In full and without alteration, give the listing again.
*** SOURCE EXCERPT ***
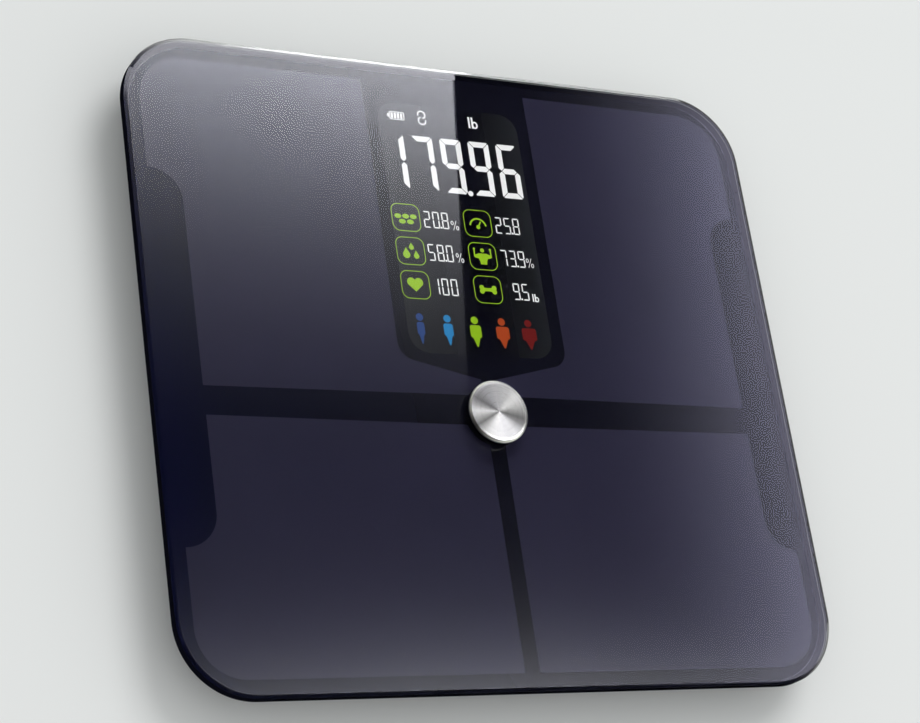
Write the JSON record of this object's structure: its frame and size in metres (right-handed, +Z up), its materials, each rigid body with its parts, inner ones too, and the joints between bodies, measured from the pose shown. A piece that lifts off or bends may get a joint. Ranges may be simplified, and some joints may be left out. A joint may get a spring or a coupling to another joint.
{
  "type": "digital bathroom scale",
  "caption": "Flat body-fat scale with a bevelled dark glass platform, a display under the glass, clear electrodes, a steel centre button and four rubber feet.",
  "frame": {"origin": "on the floor, under the middle of the glass", "axes": "+Z up, +Y towards the display end, +X to the right of a person standing on it facing the display"},
  "size_m": [0.3, 0.2776, 0.0266],
  "materials": {
    "clear_glass": "polished, bevelled edge",
    "black_print": "printed behind the glass",
    "conductive_coating": "thin coating, smoky violet",
    "copper_foil": "thin foil",
    "foam": "closed-cell foam",
    "tray_plastic": "fine moulded texture",
    "display_glass": "dark display cell",
    "light_guide": "milky light guide",
    "grey_plastic": "moulded",
    "ribbon_film": "amber film",
    "board_green": "solder mask",
    "chip_black": "moulded package",
    "white_plastic": "moulded",
    "zinc_steel": "plated",
    "turned_steel": "turned face, bevelled rim",
    "spring_wire": "wire",
    "pin_plastic": "moulded",
    "light_plastic": "moulded",
    "red_lead": "soft insulation",
    "battery_skin": "printed sleeve without any marks",
    "foot_plastic": "moulded",
    "foot_rubber": "ringed tread"
  },
  "bodies": {
    "platform": {"glass_platform": "clear_glass", "print_film": "black_print", "electrode_foils": "copper_foil", "foam_tape": "foam", "base_tray": "tray_plastic", "display_cell": "display_glass", "display_backlight": "light_guide", "display_frame": "grey_plastic", "display_ribbon": "ribbon_film", "main_board": "board_green", "board_chips": "chip_black", "board_sockets": "white_plastic", "board_screws": "zinc_steel", "button_bush": "grey_plastic", "button_spring": "spring_wire", "button_board": "board_green", "button_switch": "chip_black", "button_ribbon": "grey_plastic", "unit_switch": "chip_black", "battery_springs": "spring_wire", "battery_plates": "zinc_steel", "power_leads": "red_lead", "electrode_toe_left": "conductive_coating", "load_cell_toe_left": "zinc_steel", "cell_holder_toe_left": "white_plastic", "foot_cap_toe_left": "foot_plastic", "foot_pad_toe_left": "foot_rubber", "sensor_lead_toe_left": "red_lead", "electrode_toe_right": "conductive_coating", "load_cell_toe_right": "zinc_steel", "cell_holder_toe_right": "white_plastic", "foot_cap_toe_right": "foot_plastic", "foot_pad_toe_right": "foot_rubber", "sensor_lead_toe_right": "red_lead", "electrode_heel_left": "conductive_coating", "load_cell_heel_left": "zinc_steel", "cell_holder_heel_left": "white_plastic", "foot_cap_heel_left": "foot_plastic", "foot_pad_heel_left": "foot_rubber", "sensor_lead_heel_left": "red_lead", "electrode_heel_right": "conductive_coating", "load_cell_heel_right": "zinc_steel", "cell_holder_heel_right": "white_plastic", "foot_cap_heel_right": "foot_plastic", "foot_pad_heel_right": "foot_rubber", "sensor_lead_heel_right": "red_lead", "battery_1": "battery_skin", "battery_2": "battery_skin", "battery_3": "battery_skin", "battery_4": "battery_skin"},
    "centre_button": {"button_cap": "turned_steel", "button_plunger": "white_plastic", "button_clip": "zinc_steel", "button_switch_pin": "pin_plastic"},
    "unit_button": {"unit_key": "light_plastic", "unit_switch_pin": "pin_plastic"},
    "door": {"battery_door": "tray_plastic"}
  },
  "joints": [
    {"name": "centre_press", "type": "slide", "parent": "platform", "child": "centre_button", "axis": [0, 0, -1], "range_m": [0, 0.0006], "stiffness_N_per_m": 700, "springref_m": -0.001, "deforming": ["button_spring"]},
    {"name": "unit_press", "type": "slide", "parent": "platform", "child": "unit_button", "axis": [0, 0, 1], "range_m": [0, 0.0003], "stiffness_N_per_m": 900, "springref_m": -0.0006},
    {"name": "door_hinge", "type": "hinge", "parent": "platform", "child": "door", "pos_m": [0, -0.0635, 0.0052], "axis": [1, 0, 0], "range_deg": [0, 100]}
  ]
}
***
ANSWER TO THE EXERCISE =>
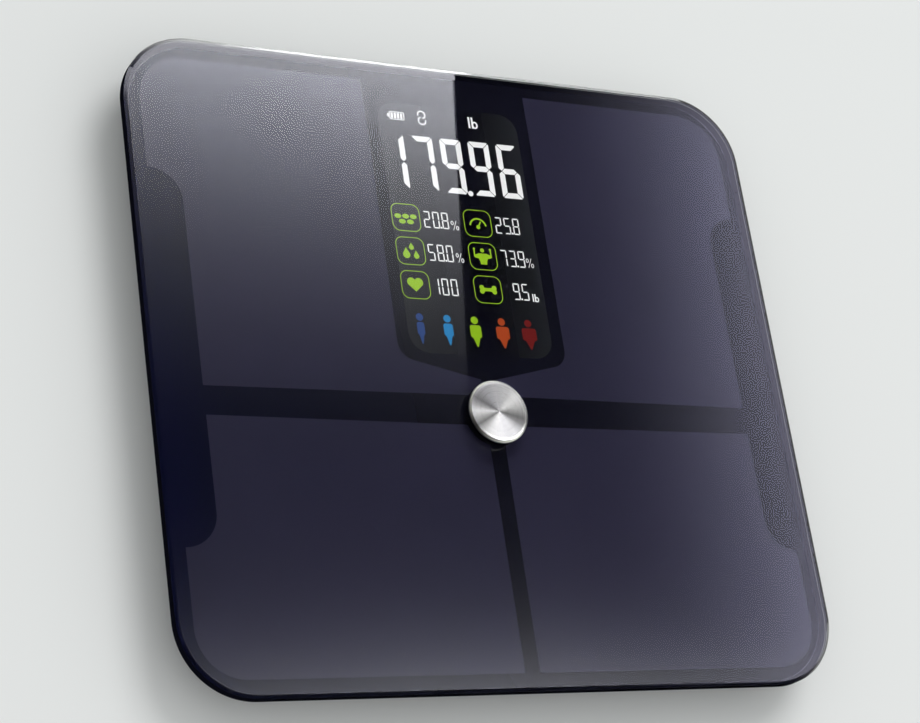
Write the JSON record of this object's structure: its frame and size in metres (right-handed, +Z up), its materials, each rigid body with its parts, inner ones too, and the joints between bodies, measured from the pose shown. A piece that lifts off or bends may get a joint. Ranges may be simplified, and some joints may be left out. A joint may get a spring or a coupling to another joint.
{
  "type": "digital bathroom scale",
  "caption": "Flat body-fat scale with a bevelled dark glass platform, a display under the glass, clear electrodes, a steel centre button and four rubber feet.",
  "frame": {"origin": "on the floor, under the middle of the glass", "axes": "+Z up, +Y towards the display end, +X to the right of a person standing on it facing the display"},
  "size_m": [0.3, 0.2776, 0.0266],
  "materials": {
    "clear_glass": "polished, bevelled edge",
    "black_print": "printed behind the glass",
    "conductive_coating": "thin coating, smoky violet",
    "copper_foil": "thin foil",
    "foam": "closed-cell foam",
    "tray_plastic": "fine moulded texture",
    "display_glass": "dark display cell",
    "light_guide": "milky light guide",
    "grey_plastic": "moulded",
    "ribbon_film": "amber film",
    "board_green": "solder mask",
    "chip_black": "moulded package",
    "white_plastic": "moulded",
    "zinc_steel": "plated",
    "turned_steel": "turned face, bevelled rim",
    "spring_wire": "wire",
    "pin_plastic": "moulded",
    "light_plastic": "moulded",
    "red_lead": "soft insulation",
    "battery_skin": "printed sleeve without any marks",
    "foot_plastic": "moulded",
    "foot_rubber": "ringed tread"
  },
  "bodies": {
    "platform": {"glass_platform": "clear_glass", "print_film": "black_print", "electrode_foils": "copper_foil", "foam_tape": "foam", "base_tray": "tray_plastic", "display_cell": "display_glass", "display_backlight": "light_guide", "display_frame": "grey_plastic", "display_ribbon": "ribbon_film", "main_board": "board_green", "board_chips": "chip_black", "board_sockets": "white_plastic", "board_screws": "zinc_steel", "button_bush": "grey_plastic", "button_spring": "spring_wire", "button_board": "board_green", "button_switch": "chip_black", "button_ribbon": "grey_plastic", "unit_switch": "chip_black", "battery_springs": "spring_wire", "battery_plates": "zinc_steel", "power_leads": "red_lead", "electrode_toe_left": "conductive_coating", "load_cell_toe_left": "zinc_steel", "cell_holder_toe_left": "white_plastic", "foot_cap_toe_left": "foot_plastic", "foot_pad_toe_left": "foot_rubber", "sensor_lead_toe_left": "red_lead", "electrode_toe_right": "conductive_coating", "load_cell_toe_right": "zinc_steel", "cell_holder_toe_right": "white_plastic", "foot_cap_toe_right": "foot_plastic", "foot_pad_toe_right": "foot_rubber", "sensor_lead_toe_right": "red_lead", "electrode_heel_left": "conductive_coating", "load_cell_heel_left": "zinc_steel", "cell_holder_heel_left": "white_plastic", "foot_cap_heel_left": "foot_plastic", "foot_pad_heel_left": "foot_rubber", "sensor_lead_heel_left": "red_lead", "electrode_heel_right": "conductive_coating", "load_cell_heel_right": "zinc_steel", "cell_holder_heel_right": "white_plastic", "foot_cap_heel_right": "foot_plastic", "foot_pad_heel_right": "foot_rubber", "sensor_lead_heel_right": "red_lead", "battery_1": "battery_skin", "battery_2": "battery_skin", "battery_3": "battery_skin", "battery_4": "battery_skin"},
    "centre_button": {"button_cap": "turned_steel", "button_plunger": "white_plastic", "button_clip": "zinc_steel", "button_switch_pin": "pin_plastic"},
    "unit_button": {"unit_key": "light_plastic", "unit_switch_pin": "pin_plastic"},
    "door": {"battery_door": "tray_plastic"}
  },
  "joints": [
    {"name": "centre_press", "type": "slide", "parent": "platform", "child": "centre_button", "axis": [0, 0, -1], "range_m": [0, 0.0006], "stiffness_N_per_m": 700, "springref_m": -0.001, "deforming": ["button_spring"]},
    {"name": "unit_press", "type": "slide", "parent": "platform", "child": "unit_button", "axis": [0, 0, 1], "range_m": [0, 0.0003], "stiffness_N_per_m": 900, "springref_m": -0.0006},
    {"name": "door_hinge", "type": "hinge", "parent": "platform", "child": "door", "pos_m": [0, -0.0635, 0.0052], "axis": [1, 0, 0], "range_deg": [0, 100]}
  ]
}